One of Shakespeare’s most charming and beloved plays, A Midsummer Night’s Dream, is set in ancient Athens (though almost never depicted there), where we await a wedding but must cope with four young lovers forcibly mismatched, first by an oppressive dad but especially when some love-juice from the fairies goes awry. Meanwhile, some incompetent townspeople try to prepare a play and one of them gets turned into a jackass.
A Midsummer Night’s Dream has traditionally been considered something of an Ars Poetica — where Shakespeare sets forth his notion of the art of poetry — though other than Stanley Wells saying it’s a play about the power of imagination (Wells 64), no one specifies what that notion is. The seemingly and dismissive throwaway title may be deceptive: “the more Shakespeare appears to drift off into fantasy, the more frank he is being” (Beauclerk 268).
Atypically, no single literary or dramatic source exists for this one (like The Tempest and Love’s Labor’s Lost); and plotting is usually not considered Shakespeare’s forte. So Samuel Pepys called it “The most insipid ridiculous play that I ever saw” (qtd. in Goddard, I 77). But that’s not a majority opinion. Although repeating the notion that “Inventing plot was not a Shakespearean gift” (Bloom 149), Harold Bloom nevertheless declares the play Shakespeare’s “first undoubted masterwork, without flaw, and one of his dozen or so plays of overwhelming originality and power” (Bloom 148).
“Midsummer Night” is traditionally June 23/24, a festival of partying and dancing and superstitions regarding enchantment and witchcraft, when midsummer madness, probably associated with the heat, brings about an alternate state of mind “when people are most apt to imagine fantastic experiences” (Asimov 17; cf. Garber 218). There’s a casual throwaway quality in the title — this could be any night in midsummer, and anyone’s dream. A reference to the rites of May suggests May Day, so (as with Twelfth Night) who knows when this is taking place? One attempt to date the play notes that there was a new moon on May Day in 1573 (Ogburn and Ogburn 577). Suffice it to say that the state of mind suggested is in line with the unrealistic dreamlike action of a play that tells us “that this world of sense in which we live is but the surface of a vaster unseen world by which the actions of men are affected or overruled” (Goddard, I 74). The moon is mentioned often, appropriate to madness also. The action is framed as a four-day wait for the noble wedding, so the play itself in a kind of diversion. But there are many more contradictions and inconsistencies in time (Smidt 129-136).
June 24 — 624 — is a recurring number in Shakespeare and in Oxfordian studies: the number of letters in Edward de Vere, backwards in Earl of Oxford, encrypted in the dedication page to the Sonnets, and throughout the First Folio and plays.
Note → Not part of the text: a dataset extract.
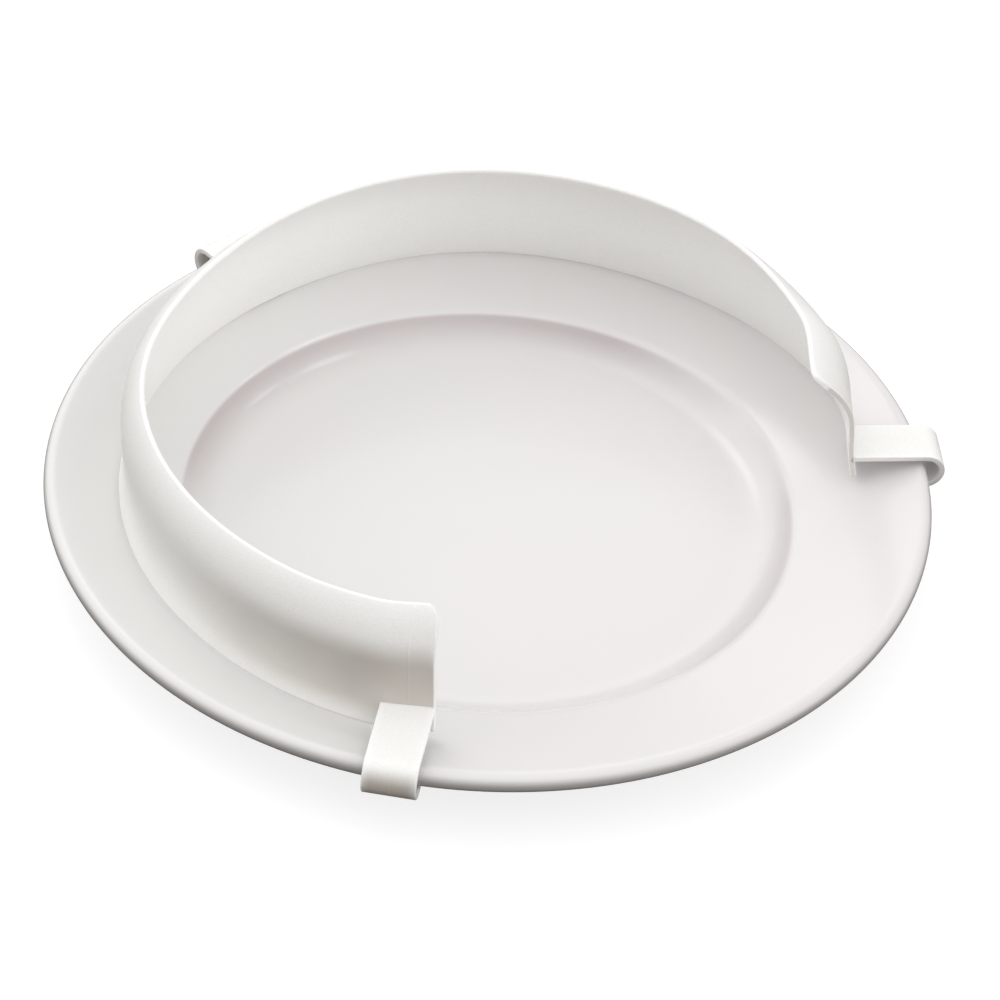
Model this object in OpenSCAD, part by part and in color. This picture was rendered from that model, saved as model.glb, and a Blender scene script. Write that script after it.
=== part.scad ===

It’s supposedly the day Oxford died in 1604. Not everyone believes in the coincidence….
A Midsummer Night’s Dream contains Shakespeare’s most direct tribute to Queen Elizabeth (II.i.155ff). Ending in three weddings and a reconciliation, it also may have been an epithalamium presented for a particular wedding; it is more appropriate for a marriage celebration than the other comedies. And the traditional mid-1590s dating of the work matches well with the wedding of Oxford’s daughter Elizabeth with the Earl of Derby, one of the very few aristocratic weddings during those middle years of the decade (Clark 613; Ogburn and Ogburn 576, 595, 981; Farina 54). Indeed, their course of true love had not run smoothly. Others have recently insisted on the relevance of the 1594 wedding of Sir Thomas Heneage and Mary Browne Wriothesley when these “rites of May” united two rival families (Anderson 276). A hidden moral application may have been an urging for young Southampton to consider marrying into the Cecil clan (Anderson 276-277), and maybe the thing was tinkered with for the Derby/Vere wedding, with the Earl now inhabiting the Egeus character (Anderson 287). Thus, Lysander/Hermia = Derby and Elizabeth Vere; Demetrius = Southampton (Anderson 287-88); Egeus supporting Demetrius is the poet praising the Fair Youth in the Sonnets (Anderson 288); and Helena is Elizabeth Vernon, with Demetrius still under a love spell at the end of the play that perhaps might still be broken (Anderson 298). Or maybe such occasionality is too quirky and risky: consider the touchy aspects for such a setting. Clark insists an original version of the play was written in the early 1580s concerning the courtship between Queen Elizabeth and Alençon (Clark 613-626). Earl Showerman has advanced the Alençon allegory. Like Clark, the elder Ogburns acknowledge a hypothetical December 1584 performance under the name A Pastorall of Phillyda and Choryn (Ogburn and Ogburn 409, 575) but also detect evidence of a “sketchy version” from the early-1570s (Ogburn and Ogburn 66), partly since May Day and a new moon coincided in 1573 (Ogburn and Ogburn 577). Meres cites the play in 1598, and it play was registered in October 1600.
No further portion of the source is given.